Am I entitled to a grace period before a late fee in Mississippi?

Not by law. Mississippi does not require a grace period, so a fee can apply the day after rent is due if the lease says so. Many leases voluntarily give three to five days, and if yours does, the landlord must honor it.

Can a Mississippi landlord charge a late fee that is not in the lease?

Generally no. Miss. Code Ann. § 89-8-7(1)(k) treats a late fee as rent only if it is "required to be paid under the rental agreement." If your signed agreement is silent, question any fee added later and ask the landlord in writing to identify the provision that authorizes it. A fee the agreement never required is not rent, so it is not part of what you must pay to cure a nonpayment default.

Can I be evicted just for not paying a late fee in Mississippi?

Yes, potentially, and this surprises most tenants.

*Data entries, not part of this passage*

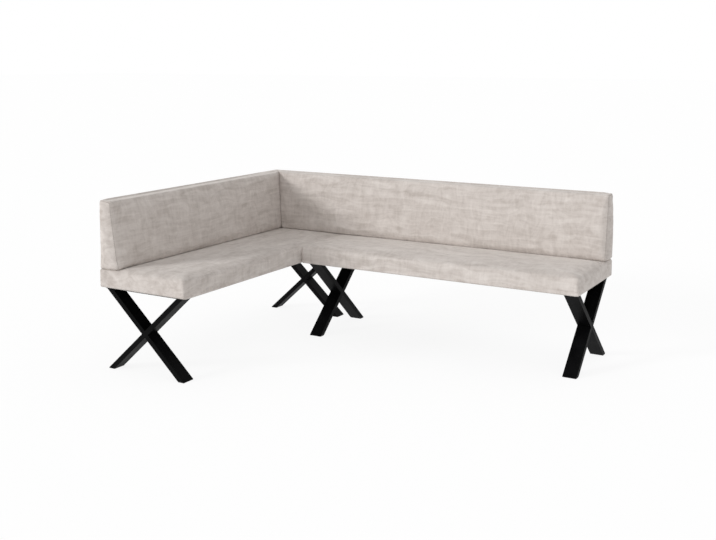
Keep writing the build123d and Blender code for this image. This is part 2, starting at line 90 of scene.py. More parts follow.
# Bands of a seat: where each starts and how far it fades, in metres
SEAT_ENDS_MOVED = (0.0, 0.03)
OVERLAP_BEHIND_CORNER = (0.005, 0.03)
UNDER_BACK = (0.0, 0.02)
SEAT_SOFT_ABOVE = (0.006, 0.03)
LONG_SOFT_PAST_SEAM = (-0.01, 0.04)
SHORT_SOFT_BEFORE_CORNER = (-0.06, 0.05)
SHORT_SOFT_BEFORE_SEAM = (-0.08, 0.03)
SEAT_SOFT_END = (0.0, 0.05)
SEAT_END_HELD = (0.0, 0.01)
LONG_JOINT_HELD = (0.0, 0.05)
SHORT_JOINT_HELD = (0.0, 0.03)
HELD_BEHIND_CORNER = (-0.02, 0.02)
SEAT_BASE_LAID = (0.01, 0.01)
SEAT_TOP_LAID = (0.005, 0.01)

# Bands of a back
MITRE_MOVED = (0.0, 0.012)
BACK_SOFT_END = (0.01, 0.05)
BACK_SOFT_ABOVE = (0.01, 0.04)
BACK_FIRM_TOP = (-0.05, 0.03)
FOOT_SOFT = (0.02, 0.03)
FOOT_SOFT_FROM_WALL = (0.06, 0.02)
MITRE_SOFT = (0.0, 0.015)
MITRE_SOFT_FROM_WALL = (0.03, 0.02)
FOOT_FIRM_END = (0.0, 0.06)
MITRE_HELD = (0.0, 0.02)
BACK_WALL_HELD = (0.0, 0.006)
FOOT_LAID = (0.004, 0.01)
FOOT_LAID_FROM_WALL = (0.085, 0.015)
FOOT_LAID_FROM_END = (0.012, 0.01)
WALL_LAID_FROM_END = (0.03, 0.03)

# Bands of both
BASE_HELD = (0.0, 0.012)
WALL_LAID = (0.01, 0.01)

# Shares by which a band counts
SOFT_UNDER_BACK = 0.3
SEAT_END_HOLD = 0.7
TOP_FIRMNESS = 0.7
MITRE_SOFTNESS = 0.6
FOOT_END_FIRMNESS = 0.5

# Seams round the ends of the backs, lengths in metres, turn in degrees
SEAM_INSET = 0.013
SEAM_SUNK = 0.0005
SEAM_RADIUS = 0.0009
SEAM_START = 0.005
SEAM_STEP = 0.007
SEAM_STOP = 0.006
SEAM_TURN = 6
SEAM_LOOK = 0.2

# Dust cloths and staples, in metres; the ripples' waves are counted per metre
HEM_OVERLAP = 0.010
HEM_WIDTH = 0.012
HEM_THICK = 0.0004
SHEET_STEP = 0.006
SHEET_GAP = 0.0003
SHEET_SAG = 0.002
SAG_REACH = 0.07
RIPPLE = 0.0006
RIPPLE_WAVES = 14
RIPPLE_REACH = 0.03
PUCKER = 0.0005
PUCKER_REACH = 0.02
CLOTH_THICK = 0.0004
STAPLE_STEP = 0.045
STAPLE_WIDTH = 0.010
STAPLE_WIRE = 0.0004
STAPLE_LEG = 4 * STAPLE_WIRE

# Velvet: how far its bands wander, in metres, how much painted shade darkens the colour along a crease, and
# how much a crease sinks
VELVET_WANDER = 0.08
CREASE_PAINTED_SHADE = 0.16
CREASE_DEPTH = 0.25

# Light: the key's softness is in degrees, the floor's reach in metres
SKY_LOW = 0.875
SKY_HIGH = 0.55
KEY = 1.44
KEY_TRAVEL = (1.85, 2.4, -1.0)
KEY_SOFTNESS = 14.0
FLOOR_REACH = 60.0
FLOOR_WHITE = 0.85
FLOOR_WHITE_STRENGTH = 1.03

# Colours, linear
WHITE = (1.0, 1.0, 1.0, 1.0)
FLOOR_COLOUR = (0.97, 0.97, 0.97, 1.0)
VELVET_DARK = (0.455, 0.405, 0.370)
VELVET_MID = (0.590, 0.538, 0.502)
VELVET_LIGHT = (0.700, 0.648, 0.610)
VELVET_SHEEN = (1.0, 0.97, 0.94, 1.0)
THREAD = (0.30, 0.265, 0.24)
BLACK_COAT_DARK = (0.0020, 0.0020, 0.0022)
BLACK_COAT_LIGHT = (0.0042, 0.0042, 0.0045)
PLASTIC_DARK = (0.010, 0.010, 0.010)
PLASTIC_LIGHT = (0.022, 0.022, 0.022)
CLOTH_DARK = (0.012, 0.012, 0.013)
CLOTH_LIGHT = (0.034, 0.034, 0.036)
ZINC = (0.62, 0.63, 0.65)
WIRE = (0.38, 0.38, 0.39)
PINE = ((0.42, 0.27, 0.13), (0.62, 0.44, 0.25))
PLYWOOD = ((0.47, 0.33, 0.19), (0.64, 0.48, 0.31))
HARDBOARD = ((0.30, 0.20, 0.12), (0.44, 0.31, 0.19))


# Mesh helpers

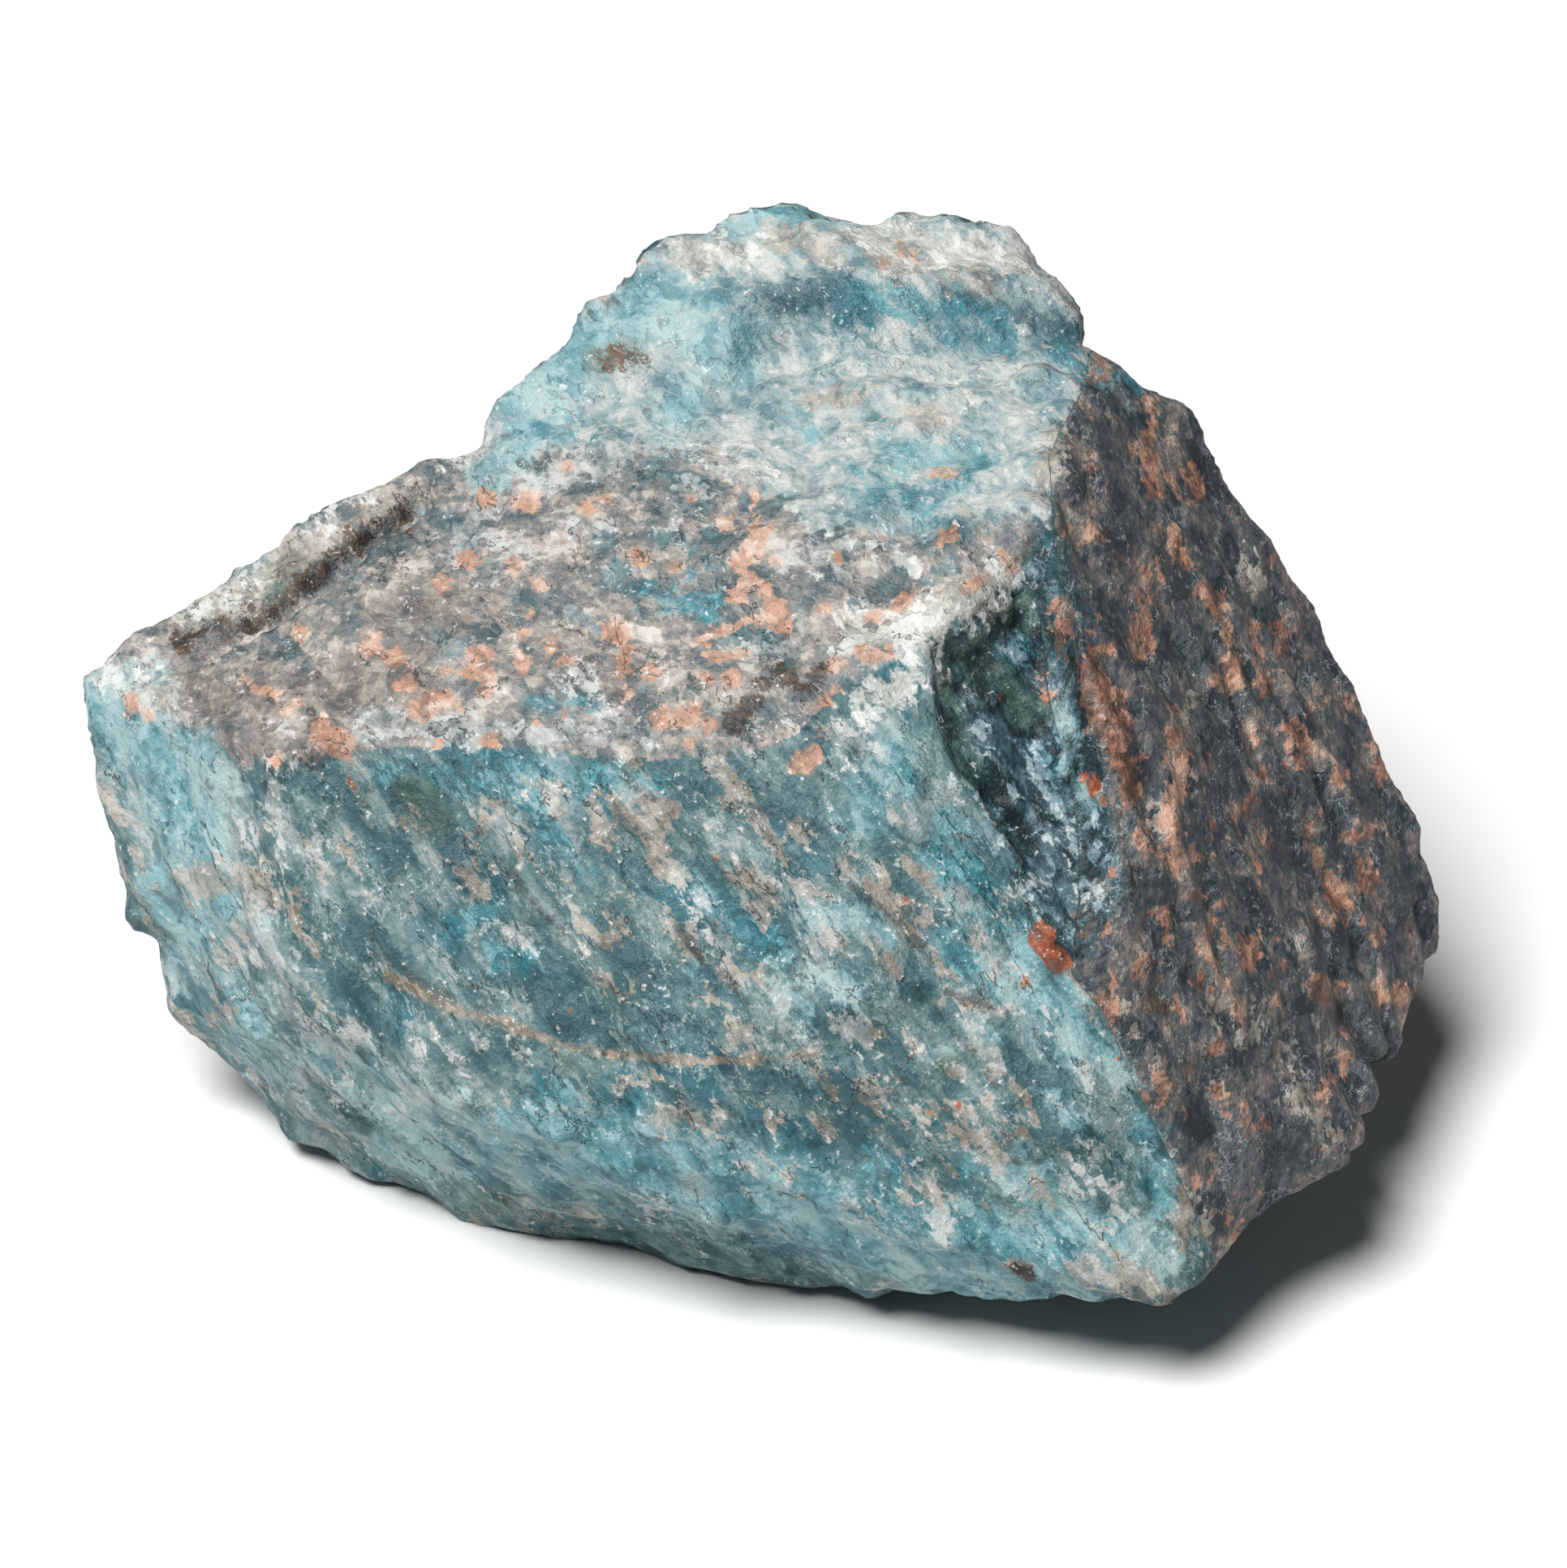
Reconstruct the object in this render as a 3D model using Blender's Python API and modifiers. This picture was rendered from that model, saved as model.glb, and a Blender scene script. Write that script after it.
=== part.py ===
"""A rough lump of blue-green apatite, broken out of the rock and resting on a small flat spot.

Units are metres and +Z is up. The stone is laid out in millimetres by the corners between its
broken faces, seen from its front: X runs to the right, Y away from the viewer and Z up from
the table. The finished mesh is then moved so that the origin is under the middle of its box.
"""
import math

import bmesh
import bpy
from mathutils import Matrix, Vector, noise

MM = 0.001
STONE_NAME = "apatite_stone"
COLLECTION_NAME = "Rough apatite"

# Corners of the main body. Its front leans back and its top rises to the right and the back.
BODY_TOP = {
    "left tip": (-33.2, 31.0, 21.4),
    "front edge left": (-23.5, 22.0, 23.0),
    "front edge middle": (-6.0, 18.5, 25.5),
    "front edge right": (1.0, 18.0, 26.5),
    "apex": (6.5, 21.5, 29.5),
    "chipped corner": (12.0, 23.0, 31.0),
    "ridge front": (12.0, 27.0, 32.5),
    "ridge middle": (13.0, 33.0, 34.0),
    "ridge back": (14.0, 40.0, 34.0),
    "back middle": (-2.0, 41.0, 32.5),
    "back left": (-14.0, 38.0, 29.5),
    "back left corner": (-23.5, 35.5, 26.0),
}
BODY_FRONT = {
    "left cheek": (-31.8, 28.3, 17.5),
    "left side": (-30.6, 27.0, 11.0),
    "left jaw": (-28.3, 25.5, 5.0),
    "left foot": (-24.4, 22.9, 1.3),
    "left toe": (-19.6, 19.4, 0.5),
    "left brow": (-21.0, 15.5, 13.5),
    "belly left": (-11.5, 10.0, 10.5),
    "belly right": (1.0, 6.5, 9.5),
    "front middle": (-2.5, 10.3, 17.0),
    "fold middle": (5.5, 10.0, 18.5),
    "fold low": (11.5, 7.0, 13.0),
    "arris top": (13.5, 18.0, 25.0),
    "arris middle": (15.5, 12.0, 19.0),
    "arris low": (15.5, 9.0, 15.0),
    "arris foot": (18.0, 6.0, 10.0),
    "toe": (17.0, 4.0, 5.5),
    "front rim right": (12.5, 6.0, 5.0),
    "front rim": (5.0, 9.0, 2.5),
}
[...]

Miss. Code Ann. § 89-8-7(1)(k) defines "rent" to include late fees required by the rental agreement, so an unpaid lease-required late fee is unpaid rent. It can support the three-day terminate-or-pay notice under § 89-8-13(5)(a) even if your base rent is current. Do not leave a lease-required late fee unpaid as a protest.

If I get a three-day notice, can I pay the rent and leave the late fee off?

No, not if the lease requires the fee. Because lease-required late fees are legally rent in Mississippi, tendering base rent minus the fee inside the three-day window is a short payment, not a cure, and the landlord may proceed with eviction. Pay the full demanded amount, get a written receipt showing what it covered, and dispute the fee afterward. The exception: a charge your rental agreement never required is not rent, so it does not belong in the cure amount. Pay what you actually owe, state your dispute in writing, and keep proof.

Does a Mississippi pay-or-quit notice have to be on paper?

No. Section 89-8-13(5)(a) allows the notice to be delivered "in writing or by email or text message if the breaching party has agreed in writing to be notified by email or text message." If your lease has you agreeing to electronic notice, a texted or emailed notice starts the three-day clock. Do not ignore it because it did not arrive on paper.

Where does a Mississippi eviction for unpaid rent take place?

Usually in the justice court of the county where the rental is located, but that is not the only possibility. Miss. Code Ann. § 89-8-7 defines "Court" for the entire Act as "a justice court, a county court or a circuit court." Read every court paper you receive and confirm the court, the address, and the date, because missing the hearing can cost you a default judgment of possession.

This article is general legal information, not legal advice, and may not reflect the most current law or the law in your jurisdiction. Laws vary by state and change over time. For advice about your specific situation, consult a licensed attorney.